TANF Child Care in 2008
Nov 03, 2009
by Hannah Matthews
Federal Temporary Assistance for Needy Families (TANF) funds used for child care increased slightly in FY 2008. Nationally, states directed approximately $3.3 billion in TANF funds to child care in 2008, approximately $121 million more than in the previous year, or a 4 percent increase, according to FY 2008 TANF Financial Data released by the Administration for Children and Families (ACF). ACF does not report on the number of children receiving TANF-funded child care assistance.
States choose whether to use TANF funds to provide child care assistance to families. States may spend TANF funds directly on child care, usually in the form of vouchers given to parents; they may also choose to transfer up to 30 percent of their annual TANF block grant to the Child Care and Development Block Grant (CCDBG) or to a combination of CCDBG and the Social Services Block Grant (SSBG).
According to the new data, TANF funds spent directly on child care increased from $1.2 billion in 2007 to $1.6 billion in 2008. TANF transfers to CCDBG decreased from $2 billion in 2007 to $1.7 billion in 2008. Only Massachusetts transferred the maximum amount of 30 percent of TANF funds. An additional eight states transferred between 25 to 29 percent of their TANF funds to a combination of CCDBG and SSBG: Delaware, Florida, Idaho, Iowa, Kansas, Louisiana, Vermont, and Washington.
States are required to meet a maintenance-of-effort (MOE) requirement in the TANF program. States spent $2.6 billion in state MOE funds on child care in 2008. This was an increase of $65 million compared to 2007. A portion of TANF MOE funds spent on child care may also be directed toward states' CCDBG MOE requirement.
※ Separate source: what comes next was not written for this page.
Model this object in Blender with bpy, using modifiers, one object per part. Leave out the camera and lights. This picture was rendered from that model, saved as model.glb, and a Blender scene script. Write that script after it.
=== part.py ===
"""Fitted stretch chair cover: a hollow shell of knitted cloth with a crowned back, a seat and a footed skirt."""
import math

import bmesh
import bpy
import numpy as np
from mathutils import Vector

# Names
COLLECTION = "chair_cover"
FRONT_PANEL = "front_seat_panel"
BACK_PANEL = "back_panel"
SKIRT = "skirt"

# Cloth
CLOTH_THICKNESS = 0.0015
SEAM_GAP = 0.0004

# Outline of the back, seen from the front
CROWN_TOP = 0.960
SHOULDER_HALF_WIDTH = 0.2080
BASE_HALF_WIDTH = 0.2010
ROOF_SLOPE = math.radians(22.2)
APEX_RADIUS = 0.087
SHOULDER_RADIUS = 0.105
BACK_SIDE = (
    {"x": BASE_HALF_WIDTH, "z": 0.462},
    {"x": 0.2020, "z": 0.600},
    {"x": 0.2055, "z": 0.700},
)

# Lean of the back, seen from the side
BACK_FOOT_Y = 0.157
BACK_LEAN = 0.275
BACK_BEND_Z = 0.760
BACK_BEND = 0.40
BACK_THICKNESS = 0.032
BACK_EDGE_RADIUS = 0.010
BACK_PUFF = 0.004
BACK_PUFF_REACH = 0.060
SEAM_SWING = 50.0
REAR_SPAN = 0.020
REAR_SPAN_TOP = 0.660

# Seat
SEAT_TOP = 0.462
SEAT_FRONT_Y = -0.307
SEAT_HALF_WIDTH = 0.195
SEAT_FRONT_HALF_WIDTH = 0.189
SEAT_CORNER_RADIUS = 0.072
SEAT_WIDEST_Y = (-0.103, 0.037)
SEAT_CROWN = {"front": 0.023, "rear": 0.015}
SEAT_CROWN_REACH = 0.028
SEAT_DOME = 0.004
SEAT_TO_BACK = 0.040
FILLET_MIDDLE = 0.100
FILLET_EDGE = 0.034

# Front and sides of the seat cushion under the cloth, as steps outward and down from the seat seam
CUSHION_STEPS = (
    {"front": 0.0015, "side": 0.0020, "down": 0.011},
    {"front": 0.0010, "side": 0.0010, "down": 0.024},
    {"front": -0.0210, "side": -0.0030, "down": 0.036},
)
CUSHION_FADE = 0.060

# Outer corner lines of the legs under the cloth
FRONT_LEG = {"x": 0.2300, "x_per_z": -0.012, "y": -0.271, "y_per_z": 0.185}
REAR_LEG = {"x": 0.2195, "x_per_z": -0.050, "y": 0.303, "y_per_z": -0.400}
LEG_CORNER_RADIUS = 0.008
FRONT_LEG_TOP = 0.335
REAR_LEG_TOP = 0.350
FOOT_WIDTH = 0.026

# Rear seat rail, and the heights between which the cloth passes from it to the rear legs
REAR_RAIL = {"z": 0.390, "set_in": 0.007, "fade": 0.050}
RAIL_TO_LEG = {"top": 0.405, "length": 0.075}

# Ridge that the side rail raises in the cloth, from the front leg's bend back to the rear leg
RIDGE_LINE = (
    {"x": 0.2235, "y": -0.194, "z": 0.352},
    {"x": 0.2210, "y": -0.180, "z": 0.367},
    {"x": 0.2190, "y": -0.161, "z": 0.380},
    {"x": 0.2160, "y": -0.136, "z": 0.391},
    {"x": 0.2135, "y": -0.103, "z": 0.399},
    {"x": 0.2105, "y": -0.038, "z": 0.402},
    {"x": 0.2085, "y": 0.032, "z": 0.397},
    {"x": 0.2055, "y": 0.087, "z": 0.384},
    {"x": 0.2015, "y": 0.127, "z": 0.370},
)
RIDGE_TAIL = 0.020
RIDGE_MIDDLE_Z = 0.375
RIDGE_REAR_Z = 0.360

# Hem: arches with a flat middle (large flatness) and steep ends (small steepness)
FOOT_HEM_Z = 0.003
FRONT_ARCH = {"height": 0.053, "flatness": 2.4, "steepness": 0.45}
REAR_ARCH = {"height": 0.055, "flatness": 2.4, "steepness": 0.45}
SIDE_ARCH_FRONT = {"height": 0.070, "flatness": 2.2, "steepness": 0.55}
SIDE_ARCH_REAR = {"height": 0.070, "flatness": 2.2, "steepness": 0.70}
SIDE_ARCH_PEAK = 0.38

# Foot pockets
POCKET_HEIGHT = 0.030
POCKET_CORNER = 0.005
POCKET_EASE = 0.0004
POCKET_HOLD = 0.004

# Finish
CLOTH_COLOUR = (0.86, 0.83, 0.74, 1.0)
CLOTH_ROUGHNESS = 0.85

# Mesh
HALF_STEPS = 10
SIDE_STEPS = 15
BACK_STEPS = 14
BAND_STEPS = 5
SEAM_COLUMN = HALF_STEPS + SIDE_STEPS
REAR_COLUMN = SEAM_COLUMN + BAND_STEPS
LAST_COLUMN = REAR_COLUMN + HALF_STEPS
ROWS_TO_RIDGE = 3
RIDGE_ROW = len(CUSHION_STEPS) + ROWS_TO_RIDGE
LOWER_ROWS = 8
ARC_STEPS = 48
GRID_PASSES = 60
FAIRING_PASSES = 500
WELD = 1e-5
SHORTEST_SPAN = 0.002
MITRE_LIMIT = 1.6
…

The Administration for Children and Families has not yet released FY 2008 expenditure data for CCDBG, so it is not possible to determine total child care spending (CCDBG and TANF combined) for 2008. When that data is available, CLASP will produce additional analysis on national child care spending trends as in prior years, as well as updated state-by-state child care spending pages. State-by-state tables analyzing TANF and MOE spending are currently available on CLASP's website.